• **What you are asked to do**: Begin with the line containing "head_back_shell();" and end with the line containing "obj.matrix_parent_inverse = Matrix.Identity(4)"; set down that block verbatim and nothing else.

--- Supplied data ---

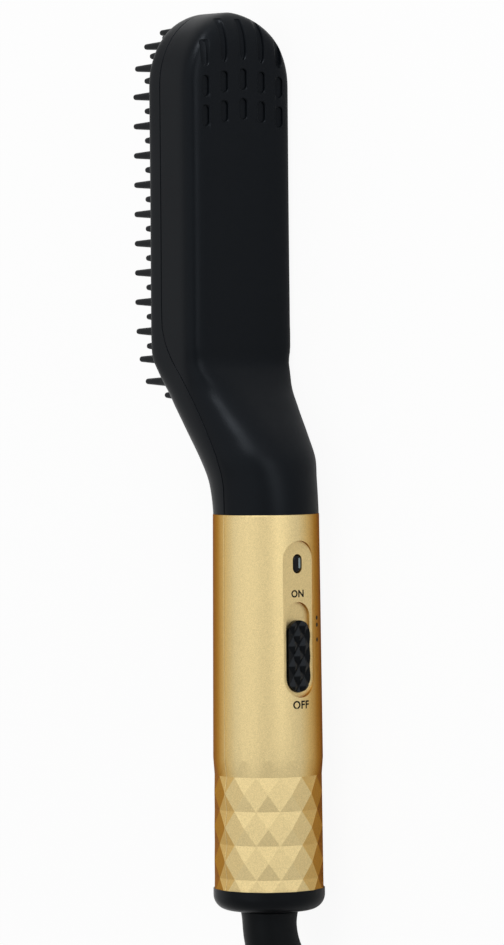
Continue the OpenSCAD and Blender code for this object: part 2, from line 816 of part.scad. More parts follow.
module indicator_lens() color("#33302a") lay()
    slot_solid(2.9 - 2 * fit_gap, window_t - 2.45 + fit_gap, window_t + 2.45 - fit_gap,
        -panel_floor + 0.15, -pad_inner);

// knob with rows of diamonds, and the stem that reaches through the track to the carrier
module switch_knob() color(black) lay() {
    base_y = -track_floor - run_gap;
    top_y = -knob_face + knob_relief;
    cell_x = knob_width / 4;
    cell_t = knob_length / 9;
    slot_solid(knob_width, knob_low_t, knob_low_t + knob_length, top_y, base_y);
    for (i = [-1 : 1], j = [-3 : 3])
        if ((i + j) % 2 == 0)
            translate([i * cell_x, top_y + 0.02, knob_mid_t + j * cell_t])
                rotate([90, 0, 0]) scale([0.93 * cell_x, 0.93 * cell_t, 1])
                    cylinder(r1 = 1, r2 = 0.08, h = knob_relief, $fn = 4);
    slot_solid(stem_width, knob_mid_t - stem_length / 2, knob_mid_t + stem_length / 2, base_y - 0.2,
        -pad_inner + run_gap);
}

module switch_carrier() color(copper) lay()
    block([-3, 3], [-pad_inner + run_gap, -pad_inner + run_gap + carrier_thick],
        [knob_mid_t - 4.2, knob_mid_t + 4.2]);

module supply_wires() color("#2b5a9c") lay()
    for (side = [0, 1])
        mirror([side, 0, 0]) cord_tube(supply_route, 0.9, 8);

module swivel_hub() color(metal) lay() {
    difference() {
        union() {
            cylinder(r = hub_neck_r, h = cap_floor + 1);
            translate([0, 0, cap_floor + run_gap]) cylinder(r = hub_flange_r, h = 1.8);
        }
        translate([0, 0, -5]) cylinder(r = hub_bore_r, h = 20);
    }
}

// boot with a spigot that fills the hub
module cord_boot() color(black) lay() {
    difference() {
        translate([0, 0, -boot_gap - 1]) cylinder(r = hub_bore_r - 0.05, h = boot_gap + cap_floor + 2.6);
        translate([0, 0, 1]) cylinder(r = 2, h = 20);
    }
    tube(
        [for (s = boot_stations) boot_axis(s[0])],
        [for (s = boot_stations) boot_radius(s[0]) - s[1]],
        16
    );
}

module cord_lead() color(black) lay()
    cord_tube(lead_route, cord_r, 12);

module cord_tail() color(black) lay()
    cord_tube(tail_route, cord_r, 12);

// extrudes an outline drawn across and along the floor, between two heights above it
module upright(low, high) {
    translate([floor_x - high, 0, 0]) rotate([90, 0, 90]) linear_extrude(height = high - low) children();
}

module hank_outline() {
    ends = [hank_low_t - hank_end_r, hank_end_t + hank_end_r];
    difference() {
        offset(r = -waist_fillet) offset(delta = waist_fillet) {
            for (t = ends) translate([mid_y, t]) circle(r = hank_end_r);
            translate([mid_y - waist_width / 2, ends[1]]) square([waist_width, ends[0] - ends[1]]);
        }
        for (t = ends)
            hull() {
                translate([mid_y, t]) circle(r = hank_end_r - 2 * cord_d - 0.2);
                translate([mid_y, t + 0.72 * (tie_t - t)]) circle(r = 0.6);
            }
    }
}

module cord_hank() color(black) lay() {
    difference() {
        upright(0, hank_height) hank_outline();
        difference() {
            upright(-1, hank_height + 1)
                translate([mid_y - 40, tie_t - tie_width / 2]) square([80, tie_width]);
            upright(tie_thick, hank_height - tie_thick)
                translate([mid_y - waist_width / 2 + tie_thick, tie_t - tie_width])
                    square([waist_width - 2 * tie_thick, 2 * tie_width]);
        }
    }
}

module cord_tie() color(black) lay() {
    difference() {
        upright(0, hank_height)
            translate([mid_y - waist_width / 2, tie_t - tie_width / 2]) square([waist_width, tie_width]);
        upright(tie_thick, hank_height - tie_thick)
            translate([mid_y - waist_width / 2 + tie_thick, tie_t - tie_width])
                square([waist_width - 2 * tie_thick, 2 * tie_width]);
    }
}

plug_shape = [
    [0, 0.98, 0.94], [1.2, 1, 1], [9, 0.985, 1], [16, 0.86, 0.98], [24, 0.58, 0.9], [29, 0.3, 0.72],
    [36, 0.24, 0.58]
];
module plug_body() color(black) lay()
    skin([
        for (p = plug_shape)
            [for (a = [0 : 12 : 348]) [
                plug_x + plug_height / 2 * p[2] * signed_power(cos(a), 0.5),
                plug_y + plug_width / 2 * p[1] * signed_power(sin(a), 0.5),
                plug_face_t + p[0] * plug_length / 36
            ]]
    ]);

module plug_pins() color(metal) lay()
    for (side = [-1, 1])
        translate([plug_x, plug_y + side * pin_spacing / 2, plug_face_t - pin_length]) {
            translate([0, 0, 1]) cylinder(d = pin_d, h = pin_length - 1);
            cylinder(d1 = pin_d - 1.4, d2 = pin_d, h = 1);
        }

head_back_shell();
head_front_frame();
comb_guard();
heating_plate();
heater_element();
insulation_film();
heater_clamp();
plate_screws();
thermal_fuse();
thermostat();
neck_wires();
handle_back_shell();
handle_front_shell();
handle_screws();
end_cap();
circuit_board();
slide_switch();
control_chip();
indicator_led();
indicator_lens();
switch_knob();
switch_carrier();
supply_wires();
swivel_hub();
cord_boot();
cord_lead();
cord_hank();
cord_tie();
cord_tail();
plug_body();
plug_pins();
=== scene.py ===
# Heated beard comb on its side, in the row frame and in metres. Section shapes follow part.scad.
from math import acos, atan2, copysign, cos, dist, floor, pi, radians, sin, sqrt

import bmesh
import bpy
import numpy as np
from mathutils import Matrix, Vector


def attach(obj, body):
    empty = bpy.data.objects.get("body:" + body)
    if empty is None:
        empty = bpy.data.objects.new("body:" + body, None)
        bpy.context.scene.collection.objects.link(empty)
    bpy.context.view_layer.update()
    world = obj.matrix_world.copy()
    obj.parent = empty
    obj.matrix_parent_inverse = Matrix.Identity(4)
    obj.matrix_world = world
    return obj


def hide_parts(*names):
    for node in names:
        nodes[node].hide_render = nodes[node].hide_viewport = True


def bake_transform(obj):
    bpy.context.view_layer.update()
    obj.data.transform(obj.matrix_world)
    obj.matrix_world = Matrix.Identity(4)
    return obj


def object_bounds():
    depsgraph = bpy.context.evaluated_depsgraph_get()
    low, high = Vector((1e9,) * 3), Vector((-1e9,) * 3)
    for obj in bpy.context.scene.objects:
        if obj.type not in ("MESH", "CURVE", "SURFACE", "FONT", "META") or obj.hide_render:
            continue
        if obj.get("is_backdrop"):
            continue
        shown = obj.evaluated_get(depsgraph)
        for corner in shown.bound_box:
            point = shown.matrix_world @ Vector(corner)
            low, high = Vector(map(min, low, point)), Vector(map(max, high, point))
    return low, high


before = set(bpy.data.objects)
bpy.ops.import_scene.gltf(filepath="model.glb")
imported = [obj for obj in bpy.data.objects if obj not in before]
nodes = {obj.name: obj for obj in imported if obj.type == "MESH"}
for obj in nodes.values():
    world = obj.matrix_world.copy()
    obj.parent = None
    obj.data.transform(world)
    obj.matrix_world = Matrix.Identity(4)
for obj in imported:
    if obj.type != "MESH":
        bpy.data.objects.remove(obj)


def saveBounds(sizes):
    {name: [list(c) for c in pair] for name, pair in sizes.items()}


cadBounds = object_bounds()
saveBounds({"cad": cadBounds})
print("stage: frame loaded")

# shared sizes, millimetres
tool = {"length": 230.0, "joint": 101.4, "capHeight": 5.6, "gripR": 14.3, "neckR": 13.6, "wall": 2.0}
midY = (37.1 - 14.3) / 2
halfWidth = 16.8


def row(x, f, t):
    # upright tool position (across, towards the teeth, up from the end cap) as a point in the row frame
    return Vector(((t - tool["length"] / 2) / 1000, (f - midY) / 1000, (halfWidth - x) / 1000))


def handleRadius(t):
    span = tool["joint"] - tool["capHeight"]
    return tool["gripR"] + (tool["neckR"] - tool["gripR"]) * (t - tool["capHeight"]) / span


def clamp(value, low=0.0, high=1.0):
    return min(high, max(low, value))


def arcPoints(r, angles, centreX, centreY):
    # points of an arc of radius r, angles in degrees
    return [(centreX + r * cos(a), centreY + r * sin(a)) for a in map(radians, angles)]


def addObject(name, data):
    obj = bpy.data.objects.new(name, data)
    bpy.context.scene.collection.objects.link(obj)
    return obj


# camera
camera = {"elevation": 38.0, "distance": 1.34, "lean": 0.51, "pixelsPerMm": 3.91, "frameHeight": 945,
          "zeroPixel": 910, "levelPixel": 316, "sideShift": 13.55}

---

• **Result of the task**:
head_back_shell();
head_front_frame();
comb_guard();
heating_plate();
heater_element();
insulation_film();
heater_clamp();
plate_screws();
thermal_fuse();
thermostat();
neck_wires();
handle_back_shell();
handle_front_shell();
handle_screws();
end_cap();
circuit_board();
slide_switch();
control_chip();
indicator_led();
indicator_lens();
switch_knob();
switch_carrier();
supply_wires();
swivel_hub();
cord_boot();
cord_lead();
cord_hank();
cord_tie();
cord_tail();
plug_body();
plug_pins();
=== scene.py ===
# Heated beard comb on its side, in the row frame and in metres. Section shapes follow part.scad.
from math import acos, atan2, copysign, cos, dist, floor, pi, radians, sin, sqrt

import bmesh
import bpy
import numpy as np
from mathutils import Matrix, Vector


def attach(obj, body):
    empty = bpy.data.objects.get("body:" + body)
    if empty is None:
        empty = bpy.data.objects.new("body:" + body, None)
        bpy.context.scene.collection.objects.link(empty)
    bpy.context.view_layer.update()
    world = obj.matrix_world.copy()
    obj.parent = empty
    obj.matrix_parent_inverse = Matrix.Identity(4)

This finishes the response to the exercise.